Notes 8 client running with a Notes 7 mail template – it happens a lot, for various reasons (lots of them in the comments if you care). It strikes me that some of the positive things about being able to customise a mail template can also lead to some very negative things, such as being a software vendor and giving up a lot of control over how your mail environment appears to your users.
In some ways, you’re putting potential customer satisfaction in the hand of Administrators – and while there’s some great admins out there, simply looking at the nature of any distribution curve dictates that a lot of them will not be so great, and not care/know about templates, and hence affect the experience of their users.. which they will of course blame on the product.
People drinking the Yellow Koolade love the fact that the product lets them approach their migration in steps, and allows time for their mail integrated fax vendor to upgrade their product (Hint: Upgrading any fax product really should involve removing faxing entirely.
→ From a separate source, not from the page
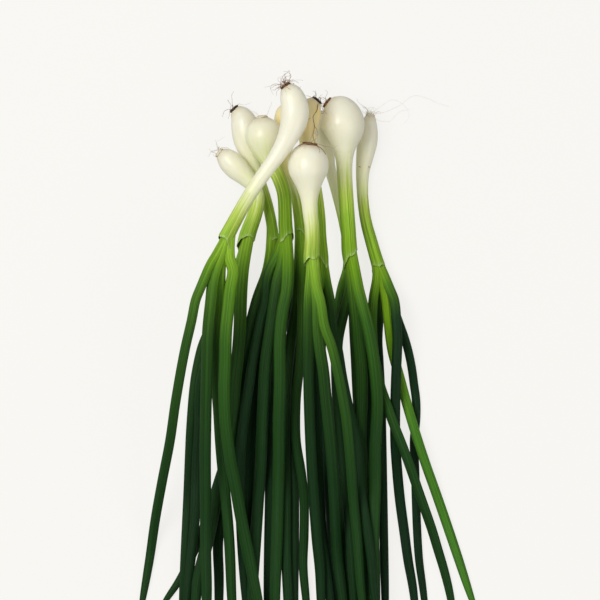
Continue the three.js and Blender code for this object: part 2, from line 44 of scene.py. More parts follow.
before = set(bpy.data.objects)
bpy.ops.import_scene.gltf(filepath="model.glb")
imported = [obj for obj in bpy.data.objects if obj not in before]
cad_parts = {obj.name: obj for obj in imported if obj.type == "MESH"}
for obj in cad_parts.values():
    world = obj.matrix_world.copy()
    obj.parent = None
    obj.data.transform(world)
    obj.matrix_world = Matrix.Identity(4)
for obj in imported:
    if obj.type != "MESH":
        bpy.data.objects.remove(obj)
cad_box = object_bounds()

MM = 0.001

# The lay of the bunch, the same as in the solids
PLAN_CENTRE = np.array([4.94, -50.28])  # the plan point above the origin
STEM_CREST_RADIUS = 180  # the tightest arc, seen from the side, of a stem that crosses another
CLEARANCE = 0.8  # between the surfaces of two onions
BULB_FLAT = 0.4  # how much of a bulb's underside is pressed flat
PRESSED_RADIUS = 4.5  # a stem thicker than this is a bulb, and gets that flat
LEAF_FLATNESS = 0.75  # a leaf's height over its width
LEAF_ROOTED = 14  # length of a leaf that runs inside the shank it forks from
LEAF_TIP_RADIUS = 0.35
SETTLING_SPAN = 8  # heights are averaged over this length each way
SAMPLE_STEP = 2.5  # spacing of the points that are laid down
CURVE_DIVISIONS = 400
SOLID_BULB_SIDES = 10
SOLID_LEAF_SIDES = 6
LEAF_NECK = 0.12  # how much narrower a leaf is where it leaves the shank, as a share
LEAF_NECK_LENGTH = 0.06  # a share of the leaf's length
LEAF_POINT = (12, 0.7)  # powers that set how late and how bluntly a leaf tapers

# How fine the surfaces are, before one subdivision
BULB_SIDES = 28
SHANK_SIDES = 28
LEAF_SIDES = 14
HAIR_SIDES = 5
BULB_LENGTH = 34  # the stretch of a spine that is finely stepped
BULB_STEP = 1.25
MARK_STEP = 0.8
GRAIN_LENGTH = 60  # how far, in mm, the grain runs before it changes
SHANK_STEP = 2

# Bulbs and shanks
SKIN_OVERLAP = 1.2  # length that the white skin runs inside the green one
SKIN_TURN = 0.2  # it starts to turn in this far before the seam
SKIN_TUCK = 0.06  # and turns in by this share of its radius
GREEN_LAP = 0.1  # the green skin starts this far before the seam
SEAM_FADE = 8  # both skins are round and flush at their seam, and uneven from this far away
FOOT_DOME = ((0.35, 0.1), (0.75, 0.2))  # share of the foot's radius and rise, for the rings that close it
DOME_PLACES = (-0.3, -0.15)  # where those rings count as lying along the stem
GOLDEN_BULBS = ("onion_02", "onion_07")
LATE_GREEN = {"onion_06": 15, "onion_09": 5, "onion_10": 6}  # length over which white lasts past the seam
SEAM_BLEND = (16, 1)  # between these distances before the seam the white skin takes on the green one's look

# Lobes and ribs round each skin: how many, and their size as a share of its radius
BULB_LOBES = ((2, 3, 5), 0.018)
BULB_RIBS = ((9, 13), 0.012)
SHANK_LOBES = ((2, 3, 7), 0.02)
LEAF_LOBES = ((2, 3), 0.03)
LOBE_DRIFT = 0.06  # the most, in radians, that a lobe turns in a mm along its stem

# Each onion has its own number on top of these seeds
BULB_SEED = 300
LEAVES_SEED = 500
ROOTS_SEED = 700
GRAIN_SPREAD = (7, 3)  # how far apart the grain of two stems is drawn
LEAF_GRAIN = 20  # leaves are numbered from here, past the shanks, so that each has its own grain
MOST_LEAVES = 5

# The sheath round the leaf bases
COLLAR_BACK = 7  # where it starts, before the fork
COLLAR_LIP = (5, 11)  # how far its longer side reaches past the fork
COLLAR_JAG = 2.4  # how ragged its lip is
COLLAR_LOBES = (3, 5, 9)
COLLAR_ROWS = 10
COLLAR_GROWTH = (0.02, 0.3)  # how far it stands off the shank, at its start and its lip
COLLAR_THICKNESS = 0.15
COLLAR_SLANT = 1.4  # power that sets how narrow the longer side of its lip is
COLLAR_PALING = 3  # power that sets how late it turns pale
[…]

It’s 2010 for crying out loud.) while not holding up their server and client upgrades – however all the user sees is that their mail experience looks the same as it has for years, and asks “What did this upgrade give me?”. Certainly not a double dose of d (come on, someone get the reference, please?).
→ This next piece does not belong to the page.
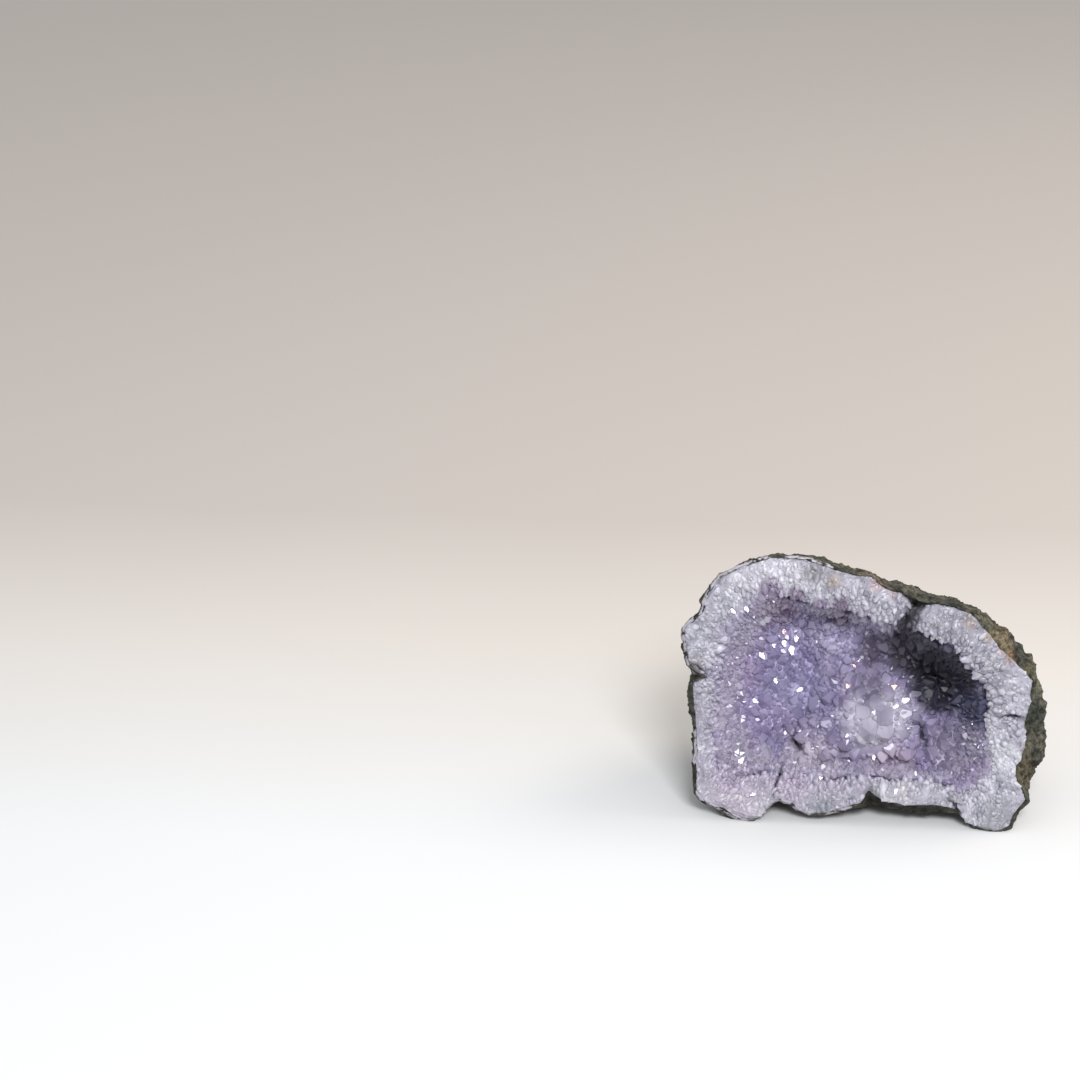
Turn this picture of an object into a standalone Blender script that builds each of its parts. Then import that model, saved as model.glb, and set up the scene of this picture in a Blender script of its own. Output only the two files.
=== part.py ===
"""Half of an amethyst geode, standing on two broken feet and a heel.

Three layers grew one on another, and each is a solid of its own:
    basalt_rind     the dark volcanic rock that held the gas bubble
    quartz_band     pale massive quartz, whose broken face is the pale rim
    amethyst_crust  the purple crystal points that line the hollow, grown together

The geode is laid out on its mouth plane: u runs right, v runs up along the mouth and w comes out
of it towards the viewer. Lengths in the tables are millimetres. Every layer is worked out on one
disc, whose centre is the deepest point of a wall and whose edge is the rim, so that walls that
face each other share their triangles and never touch. Each finished layer is then tilted back with
its mouth, +Z up and the hollow facing -Y, and the whole is worn flat where it stands.
"""

import math
import random

import bmesh
import bpy
import numpy as np
from mathutils import Matrix, Vector, geometry, noise

MM = 0.001
SEED = 7

# How the geode stands
TILT_DEG = 20.0  # the mouth leans back from upright
GROUND = -47.3  # v where the ground meets the mouth plane
CLEARANCE = 3.2  # between the ground and the underside
FOOT_WEAR = 0.8  # rock below the ground, worn flat
FOOT_SOFTNESS = 1.2  # over how many mm a wall bends away from the ground

# Where it rests, in world axes from the middle of the mouth: right, back, half width
FEET = ((-41.0, -13.0, 13.0), (48.0, -13.0, 13.0), (4.0, 34.0, 17.0))

# Walls, in mm behind the mouth plane at their deepest
BACK_DEPTH = 57.0
SEAM_DEPTH = 52.0
HOLLOW_DEPTH = 31.0
SEAM_GAP = 0.5  # between layers that face each other
SKIN = 3.0  # rock under the quartz
LINING = 2.2  # crust under the crystal points
RIM_LINING = 0.9  # where the crust ends on the pale band
OVERHANG = 0.3  # how far the rock may bulge past its rim, seen from the front

# How square each wall is: 2 is an ellipse
BACK_FULLNESS = 2.5
SEAM_FULLNESS = 2.35
HOLLOW_FULLNESS = 2.3

# Deepest points, as (u, v)
BACK_POLE = (3.0, -10.0)
HOLLOW_POLE = (-3.0, -1.0)

# The rim's parts, in mm behind the mouth plane
ROCK_EDGE = 0.3
BAND_EDGE = 1.0
BAND_SLOPE = 1.6  # how much deeper the band's inner edge lies
LIP_WIDTH = 0.3  # the rock's lip, as shares of how thick the rock shows
LIP_DEPTH = 0.15

# The band's broken face: loops across it, as shares from the rock to the crystals, then its rise
# in the middle, then how rough it is, as (mm, mm across)
BAND_LOOPS = (0.08, 0.36, 0.64, 0.90)
BAND_CROWN = 1.6
BAND_ROUGHNESS = ((1.6, 7.0), (1.4, 3.1))

# Relief of the rock's outside
LUMP_HEIGHT = 5.0
LUMP_SPAN = 21.0
PIT_HEIGHT = 2.4
PIT_SPAN = 9.0

# Grid steps on the disc, whose radius is 1
BACK_STEP = 0.080
SEAM_STEP = 0.17
BED_STEP = 0.12
CRYSTAL_STEP = 0.072
RIM_STEP = 5.0  # mm between points along the outline, at most
EVENNESS = 1.2  # 1 leaves the middle of the grid coarser than its edge
BACK_JITTER = 0.12  # how irregular a grid is, as a share of its step
CRYSTAL_JITTER = 0.30
RIM_JITTER = 0.010  # how far an added rim point is pushed, as a share of its reach

# Crystal points, in mm
POINT_HEIGHT = (1.5, 3.1)
POINT_LEAN = 0.55
TALL_SHARE = 0.15
TALL_PRISM = 1.1

# The rim, anticlockwise from the right wall: u and v of the outline, then how thick the rock
# shows there, then how wide the pale band is
RIM = (
    # right wall, where the rock is thick
    (64.5, -11.0, 8.5, 12.0),
    (64.0, -2.0, 6.0, 13.0),
    (60.5, 6.5, 2.0, 15.5),
    (58.0, 15.0, 7.0, 12.5),
    (52.0, 21.5, 7.0, 11.5),
    (45.0, 26.5, 5.0, 11.0),
    (38.5, 31.0, 3.0, 14.5),
    (33.0, 32.5, 2.5, 13.0),
    (25.5, 34.0, 2.5, 10.5),
    # the gap in the band
    (19.5, 35.5, 3.6, 6.9),
    # top, down to a skin of rock
    (12.5, 37.8, 2.6, 10.4),
    (4.8, 39.2, 1.2, 12.9),
    (1.0, 42.2, 1.2, 13.5),
    (-5.4, 42.6, 1.2, 12.6),
    (-9.0, 43.6, 1.5, 12.6),
    (-18.0, 46.0, 1.2, 16.2),
    (-26.0, 47.4, 1.2, 18.8),
    (-34.5, 47.4, 1.2, 16.7),
    (-42.5, 45.0, 1.5, 13.0),
    # left shoulder and the lobe that stands out above the notch
    (-49.0, 41.5, 1.5, 12.5),
    (-54.0, 38.0, 1.5, 13.0),
    (-58.0, 30.5, 1.5, 11.5),
    (-59.0, 26.5, 1.5, 10.5),
    (-63.0, 23.0, 1.5, 13.0),
    (-65.0, 18.0, 1.5, 13.5),
    (-63.5, 10.0, 1.5, 10.5),
    (-60.5, 5.5, 1.5, 7.0),
    # left notch and side
    (-57.5, 3.5, 1.5, 4.5),
    (-61.5, 1.5, 1.5, 7.5),
    (-61.0, -7.5, 1.5, 7.0),
    (-59.5, -18.5, 1.5, 6.5),
    (-59.5, -27.0, 1.5, 7.0),
    (-59.0, -34.5, 1.5, 9.0),
    # left foot
    (-56.5, -40.5, 1.5, 11.5),
    (-47.0, -45.5, 2.0, 20.0),
    (-38.0, -48.0, 2.6, 19.5),
    (-29.5, -39.5, 1.5, 9.5),
    # lobe in the middle
    (-21.5, -43.0, 1.5, 11.0),
    (-14.0, -44.5, 1.5, 11.5),
    (-6.0, -42.5, 1.5, 9.5),
    (0.0, -40.5, 1.5, 8.0),
    # broken back between the lobe and the right foot, where the rock shows below
    (3.5, -40.0, 5.5, 4.5),
    (9.0, -40.5, 2.5, 7.0),
    (22.0, -42.0, 3.5, 9.0),
    (34.2, -41.3, 2.6, 9.8),
    # right foot
    (40.5, -47.0, 2.6, 17.0),
    (50.0, -48.4, 2.4, 19.0),
    (53.3, -45.6, 1.5, 18.5),
    (54.7, -41.5, 1.5, 16.5),
    (59.0, -36.5, 2.0, 14.0),
    (59.5, -31.5, 6.5, 10.0),
    (61.5, -27.0, 8.5, 10.5),
    (65.0, -19.5, 9.0, 13.5),
)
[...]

About 8 years ago I ran into a journalist who was writing about how much he hated Lotus Notes – back then, he was running R6 (from memory), but had a R4 client. I send him a
flame mail and showed him a screenshot of my personal mail template, and of iNotes, and the reaction was a mix of “Hey, cool”, and “How come I don’t have that?”. He was a technical guy, but didn’t care about Notes – all he knew was “I’m on R6 and it’s awful”, even though the mail experience was R4. Not his fault, he called it like he saw it, and it looked like crap (and he did post a retraction of sorts after seeing my screenshots).
So, no conclusions, other than the fact that what Ed is blogging about isn’t exactly a new phenomenon, and that it reinforces the fact that sometimes giving the customer too many options and too much control can be a detrimental thing.